A hawkers licence needs to be purchased from the government and even then a merchant may only sell their goods in certain designated ‘hawking’ areas, usually far from where they live and far from their captive customer base. This means people with considerable stock, who usually have no private means of transport, need to lug their wares over long distances, risking damage or theft. It also undermines their business model which is geared toward meeting the needs of their community, in the community.
These merchants are regularly harassed by the police, have their merchandise permanently confiscated, and generally operate under near-impossible circumstances.

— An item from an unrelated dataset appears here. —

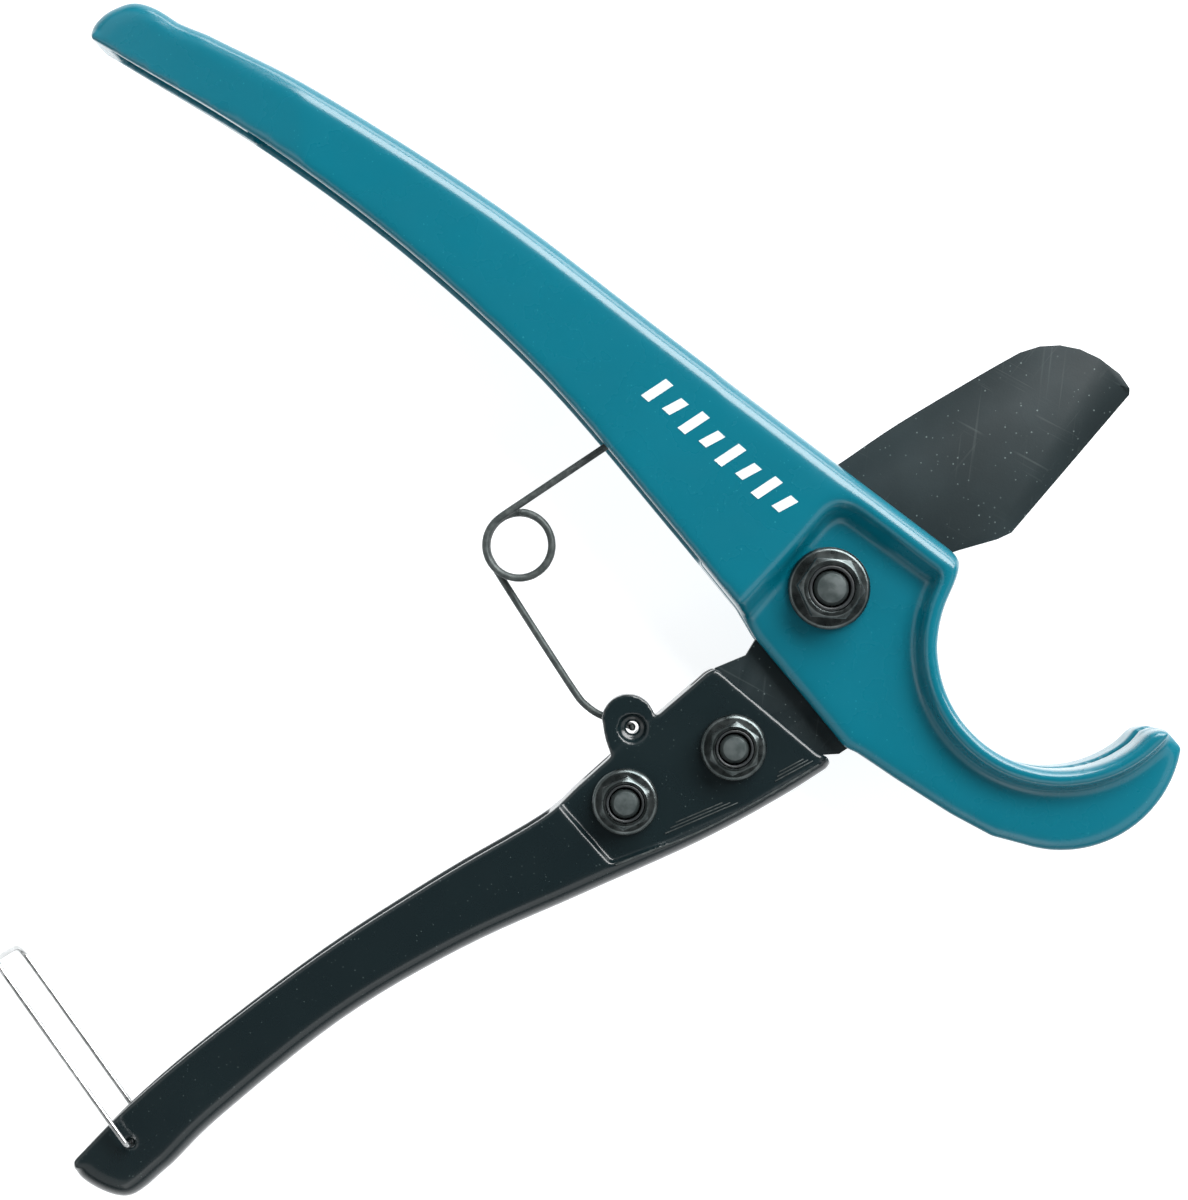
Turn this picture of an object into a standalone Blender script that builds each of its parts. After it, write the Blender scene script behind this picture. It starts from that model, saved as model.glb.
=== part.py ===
# One-hand cutter for plastic pipe up to 42 mm, lying on its side with the handles open.
#
# The blade's pivot axis is the Z axis. X runs from the pivot towards the jaw, and Z = 0 is the
# surface the tool lies on: the outer face of the pivot bolt's head. Lengths are in millimetres.
# Outlines are drawn in the middle plane, with the pivot at (0, 0) and heights measured from it.

import bpy
import bmesh
from math import cos, sin, radians, atan2, hypot, degrees
from mathutils import Vector

MM = 0.001
GAP = 0.3            # clearance between pieces that touch or run on each other
MID = 11.2           # middle plane above the surface the tool lies on
CLOSED = 68.0        # degrees that the lever turns from open to closed

# half thicknesses, measured from the middle plane
HANDLE_HALF = 9.5    # jaw handle and saddle rim
CAVITY_HALF = 7.0    # inside of the jaw handle's channel
TIP_HALF = 7.0       # jaw handle at TAPER_END, narrow enough for the lock bail
TIP_CAVITY_HALF = 4.6
WEB_HALF = 5.0       # head plate and hook
SLOT_HALF = 1.5      # slot for the blade
BLADE_HALF = 1.2
LEVER_HALF = 6.3
POCKET_HALF = 5.3    # lever's flat pocket, where the nuts sit
LEVER_CAVITY_HALF = 4.1

# jaw casting
SPINE = [(-106.5, 95.0), (-87.0, 84.8), (-56.3, 65.2), (-25.7, 41.9), (21.6, 6.1)]
SPINE_WALL = 3.0
SPINE_ROUND = 3.2
ROUND_STEPS = 6      # levels in the rounding of a casting's outer edge
END_SHARE = 0.35     # how much of the rounding is left at the ends of that edge
HANDLE_TIP = [(-126.9, 95.4), (-126.3, 96.9), (-124.9, 98.4), (-123.0, 99.6), (-119.6, 100.7), (-116.4, 100.0),
              (-113.8, 98.6), (-111.9, 97.3), (-110.0, 96.4)]
INNER_EDGE = [(-126.7, 94.4), (-119.8, 90.3), (-97.9, 77.0), (-73.4, 58.8), (-49.3, 36.7), (-27.5, 11.2), (-15.6, -3.4)]
TAPER_START = -90.0  # X where the jaw handle starts to narrow towards its tip
TAPER_END = -120.0
JAW_CENTRE = (39.4, -10.1)
JAW_RADIUS = 21.0
RIM_RADIUS = 24.3
HOOK_CENTRE = (40.2, -24.2)
HOOK_RADIUS = 20.9
HEAD_RADIUS = 22.3   # solid head between the pivot and the handle's channel
RECESS_FLOOR = [(-18.0, -10.2), (-2.1, 9.4), (-0.4, 11.4), (1.6, 12.2), (3.6, 11.4), (17.3, 1.4)]
RECESS_BRINK = [(-20.6, -8.0), (-1.4, 12.6), (0.1, 14.1), (2.2, 14.9), (4.5, 13.8), (18.0, 3.4)]

# pivot
PIVOT_BOLT = 3.0     # radius, M6
BUSH_RADIUS = 4.5
HUB_RADIUS = 17.0    # room in the head for the blade's hub
WASHER_RADIUS = 8.0
WASHER_DEPTH = 2.4

# lever casting
LEVER_INNER = [(-129.6, -98.3), (-120.5, -89.1), (-107.8, -78.3), (-87.3, -62.9), (-66.7, -49.7),
               (-49.6, -39.7), (-42.7, -33.7), (-33.0, -25.0), (-22.2, -15.7)]
LEVER_FRONT = [(-21.0, -14.6), (-19.6, -13.9), (-18.6, -14.3), (-1.6, -28.6)]
LEVER_NOSE = [(-0.2, -28.9), (0.5, -30.1), (-0.2, -31.1)]
LEVER_OUTER = [(-0.2, -31.1), (-8.5, -36.3), (-22.2, -43.7), (-42.7, -52.9), (-63.3, -62.2),
               (-83.8, -74.3), (-104.4, -90.8), (-113.0, -99.2)]
LEVER_END = [(-115.3, -101.2), (-117.7, -103.3), (-120.1, -104.7), (-122.6, -104.7), (-125.8, -103.5),
             (-128.7, -101.6), (-129.9, -99.8)]
LEVER_WALL = 3.2
LEVER_ROUND = 3.4
POCKET = [(-48.6, -32.3), (-46.2, -37.2), (-37.4, -47.2), (-26.9, -43.4), (-14.6, -37.8),
          (-0.8, -29.6), (2.0, -12.0), (-22.0, -3.0)]
BLADE_BOLTS = {"front": (-16.4, -27.3), "rear": (-35.0, -36.6)}
BLADE_BOLT = 2.5     # radius, M5
EAR = (-34.4, -22.8)
EAR_RADIUS = 4.6
EAR_LEVELS = (-0.5, 5.0)
EAR_BASE = [(-38.4, -25.8), (-36.6, -31.0), (-25.5, -22.5)]
LUG = (-33.7, -24.0) # spring's end in the ear
LUG_HOLE = 1.2
SPRING_RELIEF = 12.5 # reach of the room under the ear for the spring's leg as it swings
RELIEF_LEVELS = (-3.4, -0.5)
RELIEF_CORNER = (-36.0, -30.4)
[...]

Is the law really benefiting our society? Government always talks of fostering small businesses and the need for a greater degree of entrepreneurship in the poorer communities, but then acts in the complete opposite spirit. Windsor is not the only place where this is happening, just one example of thousands. In townships and poorer communities across the country entrepreneurs have to earn their daily bread by trading covertly, under the radar of the law and constantly at risk of loss through confiscation, simply because zoning laws proscribe such activities in residential areas.
As a result, only the crafty risk takers stay in business, while the others soon give up their business dreams and settle for a paying job or, worse, nothing. Why government feels it must legislate where and how people can sell is a mystery, but current laws governing small merchants are killing off the entrepreneurial spirit in the communities that desperately need to be serviced by them.
The entrepreneurs lose out, and so do the consumers. Provided someone is not trespassing unlawfully on private property, why should they be prohibited from engaging in any form of commerce anywhere? There is no good reason, which is probably why it is written into our Draconian laws.
The state’s lust for control and coercion never leads to good, and South Africa’s courageous micro-entrepreneurs are feeling the brunt of such idiocy.
Folks, South Africa is often referred to as a free country, but if we can’t freely engage in such a basic human function as buying and selling, then are we free at all?